Problem 1.
Describe the motion of the simple pendulum.
Fig.1. Simple Pendulum.
Newton's second law says \[ F=ma \] where $F$ is the sum of forces on the object, $m$ is mass, and $a$ is the acceleration. Because we are only concerned with changes in speed, and because the bob is forced to stay in a circular path, we apply Newton's equation to the tangential axis only. The short violet arrow represents the component of the gravitational force in the tangential axis, and trigonometry can be used to determine its magnitude. Thus, \begin{align*} F(t) &=-mg\sin(\theta(t))=ma(t),\\ a(t) &=-g\sin(\theta(t)), \end{align*} where $g$ is the acceleration due to gravity near the surface of the earth. The negative sign on the right hand side implies that $\theta$ and $a$ always point in opposite directions. This makes sense because when a pendulum swings further to the left, we would expect it to accelerate back toward the right.

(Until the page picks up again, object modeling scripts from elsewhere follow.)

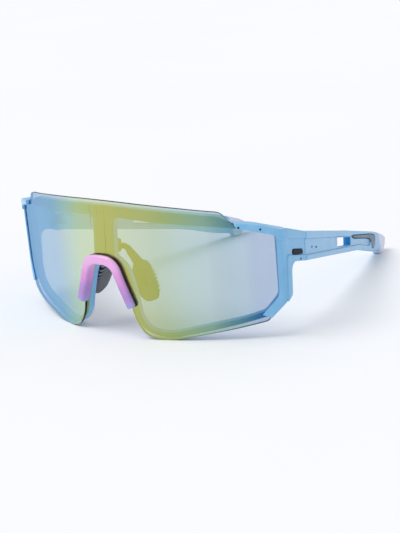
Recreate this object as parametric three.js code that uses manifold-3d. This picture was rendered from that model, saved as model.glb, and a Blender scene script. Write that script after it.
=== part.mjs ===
// Wraparound sport sunglasses with a one-piece shield lens.
// Units are millimetres. +Z is up, the lens faces -Y, and +X is the wearer's left.
// The glasses stand on the two lens lobes and the two temple tips, with the origin
// on that surface, under the middle of the whole object.

import * as THREE from 'three';
import { mergeVertices } from 'three/addons/utils/BufferGeometryUtils.js';
import Module from 'manifold-3d';

const wasm = await Module();
wasm.setup();

const radians = THREE.MathUtils.degToRad;

// ---------------------------------------------------------------- driving dimensions

// The lens is part of a cylinder whose axis leans forward at the top.
const lensRadius = 97.4;
const forwardLean = radians(3.6);
const axisBack = 93.7;
const lensThickness = 1.4;
const fit = 0.3;
const seatGap = 0.25;
const wrapStep = 6;

// Heights above the lens face: the frame lies behind the lens, the claws reach round to its front.
const frameFront = -lensThickness - fit;
const frameBack = -4.9;
const clawFront = 1.5;
const clipFront = 4.1;
const clipBack = 2.5;

// Each side: the seam between the endpiece and the temple, and the way each of them runs.
const seam = new THREE.Vector3(70.2, 43.3, 0);
const endpieceYaw = radians(8.3);
const templeYaw = radians(12);
const sideThickness = 4.4;
const panelDepth = 0.7;
const seatDepth = 0.75;
const seamGap = 0.4;

// Hinge stack, from the bottom up.
const pivotInset = 6.2;
const knuckleRadius = 2.3;
const lowerLug = [30.0, 32.8];
const tongue = [33.2, 37.4];
const upperLug = [37.8, 40.8];
const screwRadius = 0.8;
const screwHeadRadius = 1.5;
const screwHeadHeight = 0.9;
const counterbore = 1.3;
const hingePlay = 0.4;

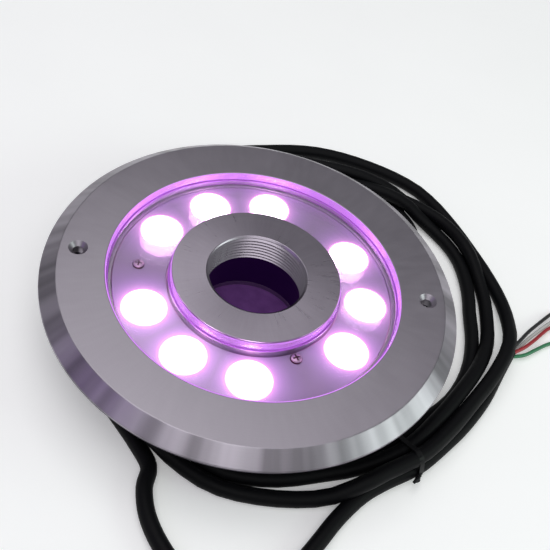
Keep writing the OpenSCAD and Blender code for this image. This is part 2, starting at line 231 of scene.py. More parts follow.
@dataclass(frozen=True)
class TurnedSteel:
    """Stainless steel from a lathe: fine rings round +Z, with faint spokes of light and dark painted in as
    the turned finish's sheen.

    Attributes:
        colour: The metal's middle tone.
        roughness: Its middle roughness.
        spokes: How strongly the spokes of painted sheen show in the tone; they also vary the roughness.
        painted_streaks: How strongly broad light and dark patches show outside the rim radius, painted
            reflections like the streaky ones of a turned bevel.
        rim: The radius past which these painted reflections show, in millimetres.
        foot: The height under which painted shade darkens the metal, in millimetres, or 0.
        deep: The painted shade's tone under that height.
        rings: The depth of the lathe's rings, in millimetres.
        anisotropy: How far a highlight is drawn out across the rings.
    """

    colour: Colour = (0.36, 0.33, 0.375)
    roughness: float = 0.40
    spokes: float = 0.10
    # Painted reflections on a bevel, as broad light and dark patches.
    painted_streaks: float = 0.0
    rim: float = 0.0
    foot: float = 0.0
    deep: Colour = (0.05, 0.04, 0.06)
    rings: float = 0.010
    anisotropy: float = 0.35

    def material(self, name: str) -> bpy.types.Material:
        """The finish as a material of that name."""
        s = Shader(name)
        where = s.place()
        x, y, z = s.split(where)
        radius = (x * x + y * y) ** 0.5
        # Painted sheen: spokes of light and dark round +Z in the tone, with a real change of roughness.
        spoke = s.noise(s.vector(x / radius, y / radius, radius * 3), 26, 4)
        ring = s.noise(s.vector(radius, z * 0.5, 0), 2600, 2)
        blotch = s.noise(where, 38, 3)
        # Painted reflections: broad light and dark patches by direction, only outside the rim radius.
        reflection_patch = s.noise(s.vector(x / radius, y / radius, 0), 6.5, 2)
        bevel = radius.step((self.rim - 0.2) * MM, (self.rim + 0.2) * MM) * self.painted_streaks
        tone = (spoke - 0.5) * self.spokes * 2 + (blotch - 0.5) * 0.12 + (ring - 0.5) * 0.14
        tone = tone + (reflection_patch - 0.5) * bevel
        dark = tuple(c * 0.62 for c in self.colour)
        light = tuple(min(1.0, c * 1.38) for c in self.colour)
        colour = s.blend(tone + 0.5, dark, light)
        # Painted shade: under the foot height the colour turns to the deep tone.
        if self.foot:
            colour = s.blend(z.step((self.foot - 0.3) * MM, (self.foot + 0.3) * MM), self.deep, colour)
        return s.done(
            s.principled(
                Base_Color=colour,
                Metallic=1.0,
                Roughness=self.roughness + (spoke - 0.5) * 0.12 + (blotch - 0.5) * 0.10,
                Anisotropic=self.anisotropy,
                Normal=s.bump(ring, self.rings),
            )
        )


@dataclass(frozen=True)
class CastMetal:
    """Metal with a fine even grain, such as a screw, a brass post or a drawn housing.

    Attributes:
        colour: The metal's middle tone.
        roughness: Its middle roughness.
        grain: The grain's scale.
        depth: The grain's depth, in millimetres.
        foot: The height under which painted shade darkens the metal, in millimetres, or 0.
        deep: The painted shade's tone under that height.
    """

    colour: Colour
    roughness: float = 0.35
    grain: float = 900.0
    depth: float = 0.008
    foot: float = 0.0
    deep: Colour = (0.10, 0.01, 0.05)

    def material(self, name: str) -> bpy.types.Material:
        """The finish as a material of that name."""
        s = Shader(name)
        where = s.place()
        grain = s.noise(where, self.grain, 3)
        blotch = s.noise(where, self.grain / 20, 3)
        dark = tuple(c * 0.78 for c in self.colour)
        light = tuple(min(1.0, c * 1.15) for c in self.colour)
        colour = s.blend(blotch, dark, light)
        # Painted shade: under the foot height the colour turns to the deep tone.
        if self.foot:
            height = s.split(where)[2]
            colour = s.blend(height.step((self.foot - 0.1) * MM, (self.foot + 0.1) * MM), self.deep, colour)
        return s.done(
            s.principled(
                Base_Color=colour,
                Metallic=1.0,
                Roughness=self.roughness + (blotch - 0.5) * 0.2,
                Normal=s.bump(grain, self.depth),
            )
        )


@dataclass(frozen=True)
class Moulded:
    """Rubber, plastic or lacquer: a tone that drifts a little, over a fine moulded grain.

    Attributes:
        colour: The middle tone.
        roughness: The middle roughness.
        grain: The grain's scale.
        depth: The grain's depth, in millimetres.
        coat: The weight of a clear coat.
        glow: How strongly it glows in its own tone, or 0; on a gasket or sealant this is painted lamp light,
            on an LED the light itself.
        specular: The specular level.
    """

    colour: Colour
    roughness: float = 0.5
    grain: float = 1400.0
    depth: float = 0.01
    coat: float = 0.0
    glow: float = 0.0
    specular: float = 0.5

    def material(self, name: str) -> bpy.types.Material:
        """The finish as a material of that name."""
        s = Shader(name)
        where = s.place()
        grain = s.noise(where, self.grain, 2)
        blotch = s.noise(where, 60, 4)
        dark = tuple(c * 0.72 for c in self.colour)
        light = tuple(min(1.0, c * 1.3) for c in self.colour)
        tone = s.blend(blotch * 0.8 + grain * 0.2, dark, light)
        inputs = {
            "Base_Color": tone,
            "Roughness": self.roughness + (blotch - 0.5) * 0.2 + (grain - 0.5) * 0.1,
            "Coat_Weight": self.coat,
            "Specular_IOR_Level": self.specular,
            "Normal": s.bump(grain, self.depth),
        }
        # The glow: painted lamp light, except on the LED itself.
        if self.glow:
            inputs["Emission_Color"] = tone
            inputs["Emission_Strength"] = self.glow
        return s.done(s.principled(**inputs))


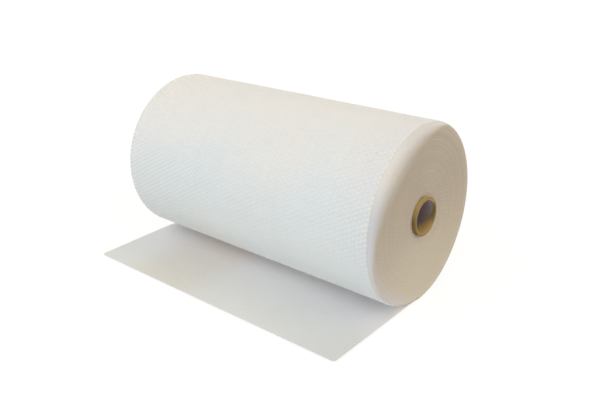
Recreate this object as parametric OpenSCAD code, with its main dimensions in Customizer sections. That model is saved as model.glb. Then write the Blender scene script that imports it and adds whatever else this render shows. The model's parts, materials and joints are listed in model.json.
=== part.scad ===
// Roll of bubble film on a cardboard core, lying on its side with its free end pulled out.
// The roll's axis lies along X. The origin is on the floor, under the middle of the roll,
// and the free end lies on the floor towards -Y.

/* [Core] */
// Bore of the cardboard tube
core_bore_d = 76; // [50:1:100]
// Wall of the cardboard tube
core_wall = 6; // [3:0.5:10]
// Length of tube that stands out of each end face of the roll
core_proud = 8.5; // [2:0.5:20]

/* [Film] */
// Width of the film, and so of the roll
film_w = 750; // [300:10:1200]
// Thickness of the free film, from its flat sheet to the crowns of its bubbles
film_t = 3.9; // [3.4:0.1:6]
// How much thinner each turn is pressed by winding
wind_squash = 0.6; // [0.4:0.1:1]
// Turns of film on the core
turns = 50; // [10:1:60]
// Length of free film in front of the line where the roll stands on the floor
tail_len = 316; // [100:1:900]
// Radius of the two corners of the free end
corner_r = 7; // [2:1:20]

/* [Bubbles] */
// Distance from one row of bubbles to the next, across the film
row_pitch = 9.5; // [8:0.5:30]
// Width of the crowns of one row
crown_w = 4.5; // [2:0.5:6]
// Depth of the furrow between two rows
furrow_depth = 2; // [0.6:0.1:2.2]

/* [Ends and underside] */
// Width of the slot between two turns, as seen on an end face
slot_w = 0.9; // [0.6:0.1:1.2]
// Least depth of that slot, which it has at the outermost turn
slot_depth = 3; // [1:0.5:8]
// How far the edge of the outermost turn lies back from the end face
shoulder_w = 9; // [3:0.5:12]
// How deep into the roll the edges of the turns lie back, less and less
shoulder_h = 22; // [8:1:30]
// Depth by which the roll's own weight flattens its underside
flat_depth = 1.5; // [1.2:0.1:3]

/* [Hidden] */
cardboard = [0.70, 0.56, 0.31];
milky = [0.90, 0.90, 0.88];
fine = 96;
overcut = 1;
round_steps = 6;

core_bore_r = core_bore_d / 2;
core_r = core_bore_r + core_wall;
core_len = film_w + 2 * core_proud;

// The film is wound in half turns. Those at the back are centred on the roll's axis, and those
// in front lie half a turn's thickness higher, so that each half runs smoothly into the next.
turn_t = film_t - wind_squash;
back_r = core_r + turns * turn_t;
front_r = back_r - turn_t / 2;
axis_z = back_r - flat_depth;
front_axis_z = axis_z + turn_t / 2;
flat_half = sqrt(back_r * back_r - axis_z * axis_z);

// Rows of bubbles fill the width between the two end bands
end_w = slot_depth + shoulder_w;
rows = floor((film_w - 2 * end_w) / row_pitch);
rows_w = rows * row_pitch;
band_w = (film_w - rows_w) / 2;
flank_w = (row_pitch - crown_w) / 2;

// Outline of one row, as [place across the film, depth below the crowns]
row_outline = [
    [0, furrow_depth],
    [flank_w, 0],
    [row_pitch - flank_w, 0],
    [row_pitch, furrow_depth]
];

// Outline of the roll's shoulder, from the end face inwards, in the same terms
band_outline = concat(
    [for (i = [0:round_steps])
        let (a = i * 90 / round_steps)
        [shoulder_w * (1 - cos(a)), furrow_depth + (shoulder_h - furrow_depth) * (1 - sin(a))]],
    [[band_w, furrow_depth]]
);

// Turns a profile by half a turn round the roll's axis
module half_turn(in_front) {
    translate([0, 0, in_front ? front_axis_z : axis_z])
        rotate([0, 90, 0])
            rotate([0, 0, in_front ? 180 : 0])
                rotate_extrude(angle = 180, $fn = fine)
                    children();
}

// Wound film under an outline across it, from the outer turn down to the core
module wound(outline) {
    from = outline[0][0];
    to = outline[len(outline) - 1][0];
    half_turn(false)
        polygon(concat([[core_r, to], [core_r, from]], [for (p = outline) [back_r - p[1], p[0]]]));
    half_turn(true)
        polygon(concat(
            [[core_r + turn_t / 2, to], [core_r + turn_t / 2, from]],
            [for (p = outline) [front_r - p[1], p[0]]]));
}

// Half of one turn of the slot, drawn round the centre of its own half turn
module slot_half(in_front, r) {
    translate([in_front ? -turn_t / 2 : 0, 0])
        difference() {
            circle(r = r + slot_w / 2, $fn = fine);
            circle(r = r - slot_w / 2, $fn = fine);
            translate([-back_r, in_front ? 0 : -2 * back_r])
                square(2 * back_r);
        }
}

// Spiral slot that parts the turns, seen along the roll's axis
module spiral_slot() {
    for (n = [1:turns - 1])
        slot_half(false, back_r - n * turn_t);
    for (n = [1:turns - 2])
        slot_half(true, front_r - n * turn_t);
}

// Wound film beyond the last row, at the end face towards -X, where the turns show
module end_band() {
    difference() {
        wound(band_outline);
        translate([-overcut, 0, axis_z])
            rotate([0, 90, 0])
                linear_extrude(height = end_w + overcut)
                    spiral_slot();
    }
}

// What is missing outside the round of the free end's corner towards +X
module corner_cut() {
    translate([film_w / 2 - corner_r, corner_r - tail_len, -overcut])
        linear_extrude(height = film_t + 2 * overcut)
            difference() {
                translate([0, -2 * corner_r])
                    square(2 * corner_r);
                circle(r = corner_r, $fn = fine);
            }
}

// Free end, with its bubbles against the floor and its flat sheet on top
module tail() {
    difference() {
        translate([-film_w / 2, -tail_len, 0])
            rotate([-90, 0, 0])
                linear_extrude(height = tail_len - flat_half)
                    polygon(concat(
                        [[film_w, -film_t], [0, -film_t], [0, -furrow_depth]],
                        [for (n = [0:rows - 1], p = row_outline)
                            [band_w + n * row_pitch + p[0], -p[1]]],
                        [[film_w, -furrow_depth]]));
        corner_cut();
        mirror([1, 0, 0])
            corner_cut();
    }
    translate([-film_w / 2, -flat_half, 0])
        cube([film_w, flat_half, film_t]);
}

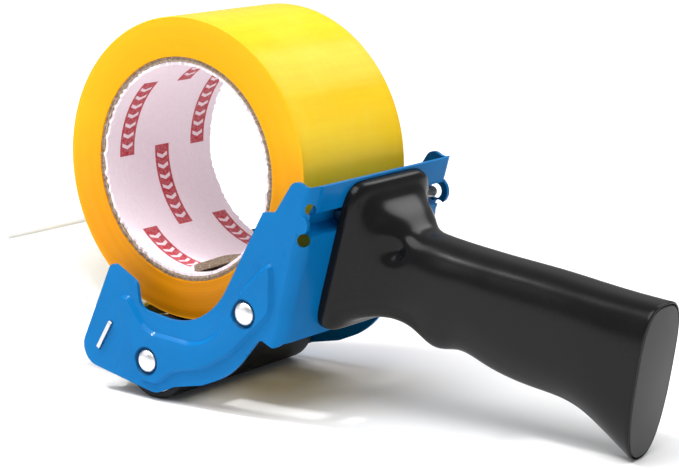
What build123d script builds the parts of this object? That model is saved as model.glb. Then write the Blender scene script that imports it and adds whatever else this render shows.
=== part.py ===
"""Hand-held packing tape dispenser with a cradle for the roll, in millimetres.

Frame of the part: +X runs from the nose to the handle's end, +Y across, +Z up. The origin is
under the middle of the whole object, on the surface that it stands on. Profiles seen from the
side are drawn about the tape roll's axis: (a, b) is a mm behind the axis and b mm above it.
"""

import math
import os

from build123d import *

os.makedirs("parts", exist_ok=True)

# ---- driving dimensions ---------------------------------------------------------------------
SHEET = 1.5  # thickness of the frame's steel sheet
FRAME_WIDTH = 83.0  # outside of one side plate to the outside of the other
BEND = 4.5  # outer radius of the two bends behind the roll
FRAME_LEAN = 16.0  # degrees that the back plate leans from the vertical
EMBOSS = 1.4  # height of the stiffening panel pressed out of each side plate

TAPE_R = 55.5  # outside of the wound tape
TAPE_WIDTH = 60.0
CORE_R = 41.1  # outside of the cardboard core
LINER_R = 38.4  # inside of the cardboard, where the printed paper starts
BORE_R = 38.1  # a 3 inch (76.2 mm) core
FILM = 0.25  # drawn thickness of one layer of tape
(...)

This linear acceleration $a$ along the red axis can be related to the change in angle $\theta$ by the arc length formulas; $s$ is arc length in the following way
\begin{align*}
&\Step{1A}{s(t)=\ell\theta(t),}\\
&\Step{2A}{v(t)=s'(t)=\ell \theta\,'(t),} \\
&\Step{3A}{a(t)=s''(t)=\ell\theta\,''(t).} \\
\end{align*}
Thus we obtain \begin{equation} \label{eq:pendulumdiffeq} \bbox[lightblue,5px,border:2px solid red]{\color{#800000}{ \bf{\theta\,''(t)+\frac{g}{\ell}\sin(\theta(t))=0.}}} \end{equation} This differential equation is not easily solved, in fact, there is no solution that can be written in terms of elementary functions. However adding a restriction to the size of the oscillation's amplitude gives a form whose solution can be easily obtained. If it is assumed that the angle is much less than $1/10$ radian, that is, \[ |\theta|\lt\frac{1}{10}, \] then we can substitute $\sin(\theta)$ by $\theta$ (we recall that $\sin(x)=x+O(x^3)$). After that we obtain the equation of harmonic oscillator \[ \theta\,''(t)+\frac{g}{\ell}\theta(t)=0. \] Adding the initial conditions \[ \theta(0):=\theta_0\quad\text{and}\quad\theta\,'(0):=0 \] we can find the solution by standard method.
Let $\theta(t):=e^{\lambda t}$. Then substituting and simplifying we have the equation \[ \lambda^2+\frac{g}{\ell}=0. \] Its solutions are \[ \lambda_{1,2}=\pm i\sqrt{\frac{g}{\ell}}. \] Applying the Euler's formula ($e^{it}=\cos(t)+i\sin(t),\,t\in\mathbf{R}$) we arrive at the general solutions \[ \theta(t)=c_1\cos\left(\sqrt{\frac{g}{\ell}}t \right)+c_2\sin\left(\sqrt{\frac{g}{\ell}}t \right), \] where $c_1,c_2\in\mathbf{R}$ are arbitrary numbers.
To determine them we use the initial conditions. From $\theta(0)=\theta_0$ it follows \[ c_1=\theta_0. \] From $\theta\,'(0)=0$ it follows \[ c_2=0. \] So the solution of the initial problem is \[ \theta(t)=\theta_0\cos\left(\sqrt{\frac{g}{\ell}}t \right). \] The period of motion \[ T_0=2\pi\sqrt{\frac{\ell}{g}} \] is independent of the mass of bob.